I have pictures of many later cameras, from when I sold them on eBay.

For cameras in particular (more than computers), I want photos of my camera; good photos of that exact model are much better than nothing, but are not entirely satisfactory.

I don’t particularly regret not having photos of bottles of particularly good wine (or cognac). It might be useful to have better written notes, but the field has changed so much that what I learned back when wouldn’t be much use now anyway (or, as at the time, it would be stuff I couldn’t afford; I’ve tasted pre-phyloxera port).

Events

I’ve done pretty well with documenting SF conventions I was at. But I have no photos from things like the Dragaera gaming sessions I was at, or Mike Ford’s magical 17th century gaming group. I was doing that thing where I was present in the moment (and, to be fair, also worrying about disrupting or delaying the games), and I definitely regret it.

I don’t miss snapshots from the Yes or Emerson Lake and Palmer concerts I was at early on. I did get photos from the 1991 Cropredy Festival we were at (with backstage passes), and I don’t find myself going back to them very often. Of course finding good photos of those groups performing is easy, but I don’t go around collecting them or even looking at them much, except by chance.

Transportation

I mostly don’t regret not having photos of my cars (or I have one where it’s the background for some people).

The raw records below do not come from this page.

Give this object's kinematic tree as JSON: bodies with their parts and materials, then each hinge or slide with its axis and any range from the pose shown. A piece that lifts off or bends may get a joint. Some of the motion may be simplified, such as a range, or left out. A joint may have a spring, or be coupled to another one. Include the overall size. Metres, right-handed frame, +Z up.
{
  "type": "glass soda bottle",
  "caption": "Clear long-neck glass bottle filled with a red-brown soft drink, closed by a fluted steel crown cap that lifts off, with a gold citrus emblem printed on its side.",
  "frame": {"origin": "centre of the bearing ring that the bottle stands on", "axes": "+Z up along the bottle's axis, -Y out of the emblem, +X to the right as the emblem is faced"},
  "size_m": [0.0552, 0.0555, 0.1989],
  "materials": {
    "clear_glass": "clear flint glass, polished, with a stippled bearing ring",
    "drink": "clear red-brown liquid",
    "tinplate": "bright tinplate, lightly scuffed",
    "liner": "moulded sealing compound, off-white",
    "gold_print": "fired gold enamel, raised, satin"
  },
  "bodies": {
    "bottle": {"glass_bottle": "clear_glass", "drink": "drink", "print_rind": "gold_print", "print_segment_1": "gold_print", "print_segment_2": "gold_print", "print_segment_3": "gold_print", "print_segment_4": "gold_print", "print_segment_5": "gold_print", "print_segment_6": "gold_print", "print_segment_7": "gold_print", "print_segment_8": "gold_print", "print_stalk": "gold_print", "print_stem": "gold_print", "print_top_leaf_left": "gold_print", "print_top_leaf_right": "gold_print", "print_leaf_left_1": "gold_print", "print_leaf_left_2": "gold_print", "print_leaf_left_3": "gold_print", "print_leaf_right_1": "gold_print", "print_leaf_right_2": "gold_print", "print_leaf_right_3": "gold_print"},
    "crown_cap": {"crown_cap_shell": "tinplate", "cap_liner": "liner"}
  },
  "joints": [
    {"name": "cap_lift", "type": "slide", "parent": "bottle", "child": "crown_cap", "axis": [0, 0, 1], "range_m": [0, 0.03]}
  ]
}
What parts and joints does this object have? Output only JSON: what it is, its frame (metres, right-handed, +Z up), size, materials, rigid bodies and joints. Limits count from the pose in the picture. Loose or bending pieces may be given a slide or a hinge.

I don’t have photos from the 1958 Atlantic crossing (by ship), or the 1966 or 1967 crossings (on the SS France). I may have Mary’s photos in a box I haven’t looked at yet, I should check; hadn’t thought of that before. I do have pictures of the VC-10 we flew to Entebbe on, but no pictures of the other interesting airplanes I’ve been on (Caravelle, Comet, DC-3, Constellation, plus “ordinary” things like the 707 and DC-8). I dig out and even post the VC-10 photo periodically, so the others would probably mean something to me also.

I took photos at the shuttle launch we saw (from public access, so far away). Don’t think I’ve scanned or made any prints of them, but they weren’t much good, we were too far away for photography really. I’m glad I was there, and maybe should check the photos again but I don’t think they matter much.